Specifically, it excerpts a number of close friends who speak of the Robin Wiillams personal difficulties and behind-the-scenes agony. He was struggling to remember his lines.

Later, an autopsy revealed that he was suffering from a Lewy body disease - an incurable disease that causes dementia.

“He was sobbing in my arms at the end of every day. It was horrible. Horrible,” makeup artist Cheri Minns recalled. “I said to his people, ‘I’m a makeup artist. I don’t have the capacity to deal with what’s happening to him. ” - Cheri Minns, makeup artist
Minns suggested to Robin that he return to stand-up to get out of his rut and reclaim some of his lost confidence. But Robin refused.

“He just cried and said, ‘I can’t, Cheri. I don’t know how anymore. I don’t know how to be funny. ”

The reality — though Robin didn’t know it — was that he was suffering from a pernicious neurodegenerative disease that was in the process of robbing him of his talents, his brain and his very self.

This heartbreaking interaction is recounted in the biography “Robin” (Henry Holt & Co.) by Dave Itzkoff, out this month, which provides new details about the comic great’s final days and the harsh reality of what it’s like to lose a once-in-a-generation mind.

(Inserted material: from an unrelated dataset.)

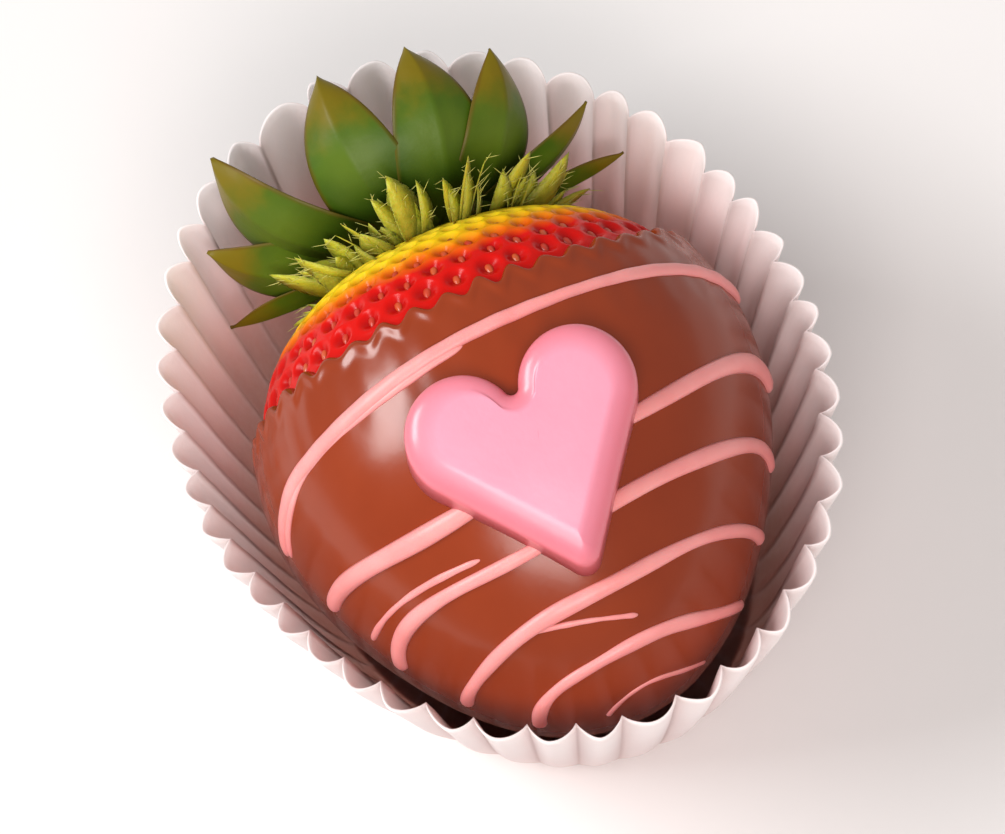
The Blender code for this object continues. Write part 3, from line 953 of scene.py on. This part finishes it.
def heart_outline(inset):
    """The heart's outline that far in from its edge, from the notch down its right side and up its left."""
    notch_y = math.sqrt((LOBE_RADIUS + NOTCH_RADIUS) ** 2 - LOBE_OFFSET**2)
    notch_angle = math.degrees(math.atan2(notch_y, LOBE_OFFSET))
    reach = math.hypot(LOBE_OFFSET, POINT_DROP)
    bearing = math.degrees(math.atan2(POINT_DROP, LOBE_OFFSET))
    side_angle = math.degrees(math.acos((LOBE_RADIUS - POINT_RADIUS) / reach)) + bearing - 180
    notch = arc((0, notch_y), NOTCH_RADIUS + inset, -90, -notch_angle, NOTCH_STEPS)
    lobe = arc((LOBE_OFFSET, 0), LOBE_RADIUS - inset, 180 - notch_angle, side_angle, LOBE_STEPS)
    point = arc((0, -POINT_DROP), POINT_RADIUS - inset, side_angle, -90, POINT_STEPS)
    turn = math.radians(side_angle)
    start = np.array((LOBE_OFFSET, 0)) + (LOBE_RADIUS - inset) * np.array((math.cos(turn), math.sin(turn)))
    side = start + (point[0] - start) * (np.arange(SIDE_STEPS) / SIDE_STEPS)[:, None]
    right = np.concatenate([notch, lobe, side, point])
    lowest = np.array([(0, -POINT_DROP - POINT_RADIUS + inset)])
    return np.concatenate([right, lowest, right[:0:-1] * (-1, 1)])


def coat_height(x, y):
    """The height of the coat's upper side over points of the strawberry's own XY plane."""
    length = np.where(y < 0, TIP_LENGTH, SHOULDER_LENGTH) + COAT_THICKNESS
    way = np.abs(y) / length
    share = np.where(y < 0, taper(TIP_TAPER, way), taper(SHOULDER_TAPER, way))
    return (HALF_DEPTH + COAT_THICKNESS) * np.sqrt(share**2 - (x / (HALF_WIDTH + COAT_THICKNESS)) ** 2)


def build_heart():
    middle = np.array((0, HEART_MIDDLE))
    turn = math.radians(HEART_TURN)
    turned = np.array(((math.cos(turn), math.sin(turn)), (-math.sin(turn), math.cos(turn))))
    slope = math.tan(math.radians(HEART_TILT))

    def place(outline):
        return outline @ turned + HEART_AT

    centre = place(middle[None])[0]
    top = float(coat_height(*centre)) + HEART_LIFT + HEART_THICKNESS

    def under(outline):
        at = place(outline)
        return np.column_stack([at, coat_height(at[:, 0], at[:, 1]) - HEART_SUNK])

    def over(outline, lowered):
        at = place(outline)
        away = np.linalg.norm(at - centre, axis=1) / DOME_RADIUS
        dome = HEART_DOME * (1 - np.minimum(away, 1.2) ** 2)
        soft = [HEART_UNEVEN * noise.noise(Vector((*point, 0.3)) * HEART_BLOTCHES) for point in at]
        return np.column_stack([at, top + (at[:, 1] - centre[1]) * slope - lowered + dome + soft])

    def drawn_in(inset):
        true = min(inset, TRUE_INSET)
        return middle + (heart_outline(true) - middle) * (1 - (inset - true) / HEART_SHRINK)

    edge = heart_outline(0)
    rings = [under(middle + (edge - middle) * share) for share in UNDER_RINGS] + [under(edge)]
    leans = [1] * len(rings)
    for angle in np.radians(np.linspace(0, 90, EDGE_RINGS)):
        outline = drawn_in(HEART_PILLOW * (1 - math.cos(angle)))
        rings.append(over(outline, HEART_ROUND * (1 - math.sin(angle))))
        leans.append(math.cos(angle))
    flat = drawn_in(HEART_PILLOW)
    for share in FACE_RINGS:
        rings.append(over(middle + (flat - middle) * share, 0))
        leans.append(0)
    lean = [*np.repeat(leans, len(edge)), 1, 0]
    return make_piece("pink_candy_heart", closed_rings(rings), heart_finish(), lean=lean)


HEART_PINK = ((0.885, 0.315, 0.43), (0.93, 0.365, 0.485))
# The rounded edge is painted a darker pink, as painted shade.
HEART_EDGE_SHADOW_PINK = (0.77, 0.165, 0.205)


def heart_finish():
    settings = {
        "Roughness": 0.34,
        "Subsurface Weight": 0.2,
        "Subsurface Radius": (1.0, 0.5, 0.5),
        "Subsurface Scale": 1.2 * MM,
        "Coat Weight": 0.35,
        "Coat Roughness": 0.18,
    }
    finish = Finish("candy_pink", settings)
    face = finish.blend(finish.grain(5 * MM), *HEART_PINK)
    # Painted shade on the rounded edge, by how far it leans.
    finish.feed("Base Color", finish.blend(finish.number("lean") * 0.9, face, HEART_EDGE_SHADOW_PINK))
    finish.relief(finish.grain(0.9 * MM), 0.04 * MM, 0.5)
    return finish


heart = build_heart()
lay_down(heart)
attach(heart, "root")
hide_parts("candy_heart")

# ---- Paper case
# One disc of thin white greaseproof paper, pressed between fluted dies into an oval cup. The folds deepen
# from base to rim, and no two are quite alike. Towards its base it is tinted with painted pink bounce light
# and darkened with painted shade, more inside than out; its inner folds are darkened with painted shade
# too.

case_low, case_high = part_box("paper_case")
CASE_HEIGHT = case_high.z - case_low.z
PLEATS = 45
PLEAT_DEPTH = 2.0 * MM  # outer fold to inner fold, at the rim
PLEAT_SHIFT = 0.14  # share of the way to the next fold, at most
PLEAT_LEAN = 0.16
PLEAT_DEPTHS = (0.7, 1.0)
FOLD_GROWTH = 0.7  # how they deepen, as a power of the way up the wall
FOLD_ROUNDING = 0.8
RIM_HALF_WIDTH = case_high.x - PLEAT_DEPTH / 2
RIM_HALF_LENGTH = case_high.y - PLEAT_DEPTH / 2
RIM_INSET = 0.1 * MM  # keeps the deepest folds inside the box
RIM_WAVE = 0.25 * MM
FOLD_DIP = 0.12 * MM  # how far the rim dips halfway in to an inner fold
BASE_HALF_WIDTH = 18.5 * MM
BASE_HALF_LENGTH = 24.3 * MM
BASE_RINGS = (0.4, 0.7, 0.97)  # shares of the way out from its middle
WALL_BULGE = 0.8
WALL_WANDER = 0.22 * MM
WANDERS = 2.5  # how quickly it changes round the wall
WALL_ROWS = 26
ROW_SPREAD = 1.15  # rows are closer together at the base
PAPER = 0.28 * MM
FOLD_POINTS = 7  # from one fold to the next


def oval_radius(half_width, half_length, angle):
    """How far from its middle an oval reaches at that angle, from +X."""
    return half_width * half_length / np.hypot(half_length * np.cos(angle), half_width * np.sin(angle))


def fold_line():
    """Where the folds stand round the case at the base, as angles, how far they lean up to the rim, each
    point's place between its outer fold, 1, and its inner fold, -1, and how deep the folds are there."""
    chance = random.Random(12)
    folds = 2 * PLEATS
    shift = np.array([chance.uniform(-PLEAT_SHIFT, PLEAT_SHIFT) for _ in range(folds)])
    lean = np.array([chance.uniform(-PLEAT_LEAN, PLEAT_LEAN) for _ in range(folds)])
    deep = np.array([chance.uniform(*PLEAT_DEPTHS) for _ in range(folds)])
    angles, leans, sides, depths = [], [], [], []
    for fold in range(folds):
        following = (fold + 1) % folds
        for step in range(FOLD_POINTS):
            way = step / FOLD_POINTS
            angles.append(fold + way + shift[fold] * (1 - way) + shift[following] * way)
            leans.append(lean[fold] * (1 - way) + lean[following] * way)
            lobe = abs(math.cos(math.pi / 2 * (way + fold % 2)))
            sides.append(2 * lobe**FOLD_ROUNDING - 1)
            depths.append(deep[fold] * (1 - way) + deep[following] * way)
    return (np.array(given) for given in (angles, leans, sides, depths))


def build_case():
    places, leans, sides, depths = fold_line()

    def ring(share, inward):
        """The wall that share of the way up, that far in from its outer face."""
        angle = (places + leans * share) * math.pi / PLEATS
        base = oval_radius(BASE_HALF_WIDTH, BASE_HALF_LENGTH, angle)
        rim = oval_radius(RIM_HALF_WIDTH, RIM_HALF_LENGTH, angle)
        middle = base + (rim - base) * share**WALL_BULGE
        around = np.stack([np.cos(angle), np.sin(angle)], axis=-1)
        wander = [WALL_WANDER * share * noise.noise(Vector((*at, share)) * WANDERS) for at in around]
        folded = sides * depths * PLEAT_DEPTH / 2 * share**FOLD_GROWTH
        radius = middle + folded - inward + np.array(wander) - RIM_INSET * share
        trim = RIM_WAVE * (1 + np.sin(angle * 3 + 1)) * share**4 + FOLD_DIP * (1 - sides) * share**6
        height = np.maximum(CASE_HEIGHT * share - trim - PAPER / 3 * share, PAPER if inward else 0)
        return np.column_stack([radius[:, None] * around, height])

    shares = np.linspace(0, 1, WALL_ROWS) ** ROW_SPREAD
    outer = [ring(share, 0) for share in shares]
    lip = [ring(1, PAPER / 2) + (0, 0, PAPER / 3)]
    inner = [ring(share, PAPER) for share in shares[::-1]]
    floor = [inner[-1] * (part, part, 1) for part in BASE_RINGS[::-1]]
    bottom = [outer[0] * (part, part, 1) for part in BASE_RINGS]
    rings = [*bottom, *outer, *lip, *inner, *floor]
    crease = np.tile(((1 - sides) / 2) ** 2, len(rings))
    inside = np.repeat(np.arange(len(rings)) > len(bottom) + len(outer), len(sides))
    numbers = {"crease": [*crease, 0, 0], "inside": [*inside, 0, 1]}
    return make_piece("pleated_case", closed_rings(rings), paper_finish(), **numbers)


PAPER_WHITE = ((0.95, 0.81, 0.79), (0.97, 0.88, 0.86))
# Painted pink bounce light.
PAPER_BOUNCE_PINK = (0.85, 0.38, 0.38)
# Painted shade towards the base.
PAPER_BASE_SHADOW = (0.40, 0.155, 0.12)
# Painted shade in the inner folds.
CREASE_SHADOW = (0.50, 0.27, 0.25)
FIBRE_GREY = (0.70, 0.60, 0.58)
BOUNCE_PINK_BELOW = (11 * MM, 28 * MM)  # heights at which it is pink, and white again
BASE_SHADOW_BELOW = (3 * MM, 21 * MM)
INSIDE_TINT, OUTSIDE_TINT = 0.75, 0.2  # the inside has both


def paper_finish():
    settings = {
        "Roughness": 0.6,
        "Specular IOR Level": 0.3,
        "Subsurface Weight": 0.42,
        "Subsurface Radius": (1.0, 0.8, 0.76),
        "Subsurface Scale": 2.5 * MM,
    }
    finish = Finish("greaseproof_paper", settings)
    height = finish.node("ShaderNodeSeparateXYZ", sockets={0: finish.place}, output="Z")
    # How strongly the painted light and shade show; the inside gets more.
    tint = finish.number("inside") * INSIDE_TINT + OUTSIDE_TINT
    # Painted pink bounce light, fading out up the wall.
    pink = (1 - finish.rise(height, *BOUNCE_PINK_BELOW)) * tint
    # Painted shade towards the base, more inside than out.
    deep = (1 - finish.rise(height, *BASE_SHADOW_BELOW)) * tint
    fibres = finish.grain(0.5 * MM, 5, stretch=(1, 1, 0.5))
    colour = finish.blend(finish.grain(6 * MM, 3), *PAPER_WHITE)
    colour = finish.blend(pink, colour, PAPER_BOUNCE_PINK)
    colour = finish.blend(deep, colour, PAPER_BASE_SHADOW)
    # Painted shade in the inner folds.
    colour = finish.blend(finish.number("crease") * 0.55, colour, CREASE_SHADOW)
    finish.feed("Base Color", finish.blend(fibres * 0.15, colour, FIBRE_GREY))
    finish.relief(fibres, 0.04 * MM, 0.5)
    return finish


case = build_case()
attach(case, "root")
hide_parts("paper_case")

# ---- Table, lights and camera
# A plain pale table top. An oblong soft light shines from the left and a little behind, and a square one,
# about as strong and faintly pink, from the front. The camera looks down on the heart.

TABLE_REACH = 3.0  # from its middle to each side
TABLE_WHITE = ((0.80, 0.785, 0.775), (0.82, 0.805, 0.795))


def build_table():
    finish = Finish("table_top", {"Roughness": 0.6})
    finish.feed("Base Color", finish.blend(finish.grain(40 * MM), *TABLE_WHITE))
    corners = ((-1, -1, 0), (1, -1, 0), (1, 1, 0), (-1, 1, 0))
    return make_piece("table_top", (np.array(corners) * TABLE_REACH, [(0, 1, 2, 3)]), finish)


table = build_table()
table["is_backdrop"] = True

low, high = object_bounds()
middle = (low + high) / 2


def direction(azimuth, elevation):
    """The direction from the strawberry to a light or the camera. Azimuth 0 is its -Y side, in degrees."""
    across, up = math.radians(azimuth), math.radians(elevation)
    return Vector((math.sin(across) * math.cos(up), -math.cos(across) * math.cos(up), math.sin(up)))


def soft_light(name, azimuth, elevation, distance, size, power, colour=(1, 1, 1)):
    """An oblong light that shines at the strawberry from that direction."""
    lamp = bpy.data.lights.new(name, "AREA")
    lamp.shape = "RECTANGLE"
    lamp.size, lamp.size_y = size
    lamp.energy = power
    lamp.color = colour
    made = bpy.data.objects.new(name, lamp)
    bpy.context.scene.collection.objects.link(made)
    back = direction(azimuth, elevation)
    made.location = middle + back * distance
    made.rotation_mode = "QUATERNION"
    made.rotation_quaternion = (-back).to_track_quat("-Z", "Y")


soft_light("key_light", -118, 43, 0.8, (0.52, 0.24), 4.8)
soft_light("front_light", -22, 48, 0.9, (0.45, 0.45), 4.7, (1, 0.92, 0.9))

world = bpy.data.worlds.new("studio")
world.use_nodes = True
world.node_tree.nodes["Background"].inputs["Color"].default_value = (1, 0.98, 0.97, 1)
world.node_tree.nodes["Background"].inputs["Strength"].default_value = 0.41
bpy.context.scene.world = world

CAMERA_AZIMUTH = -19.7
CAMERA_ELEVATION = 64.75
CAMERA_DISTANCE = 0.80
CAMERA_LEAN = 10.9  # degrees that the upright leans to the left in the picture
CAMERA_LENS = 340  # millimetres
CAMERA_SENSOR = 36

camera = bpy.data.objects.new("camera", bpy.data.cameras.new("camera"))
bpy.context.scene.collection.objects.link(camera)
camera.data.lens = CAMERA_LENS
camera.data.sensor_width = CAMERA_SENSOR
camera.data.clip_start = 0.01
rim_middle = Vector((0, 0, case_high.z))
camera.location = rim_middle + direction(CAMERA_AZIMUTH, CAMERA_ELEVATION) * CAMERA_DISTANCE
camera.rotation_mode = "QUATERNION"
aim = (middle - camera.location).to_track_quat("-Z", "Y")
camera.rotation_quaternion = aim @ Quaternion((0, 0, 1), math.radians(-CAMERA_LEAN))
bpy.context.scene.camera = camera
bpy.context.scene.view_settings.view_transform = "Standard"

On May 28, 2014, Robin was diagnosed with Parkinson’s disease, a degenerative disorder that impairs motor functioning. Doctors assured him that they had drugs that could control the tremors and that he likely would have another “10 good years.”

His third wife, Susan Scheider, later detailed his symptoms in a piece for medical journal Neurology.

"He had a slow, shuffling gait. He hated that he could not find the words he wanted in conversations," she said.

"He would thrash at night and still had terrible insomnia. At times, he would find himself stuck in a frozen stance, unable to move, and frustrated when he came out of it. He was beginning to have trouble with visual and spatial abilities in the way of judging distance and depth.

"His loss of basic reasoning just added to his growing confusion."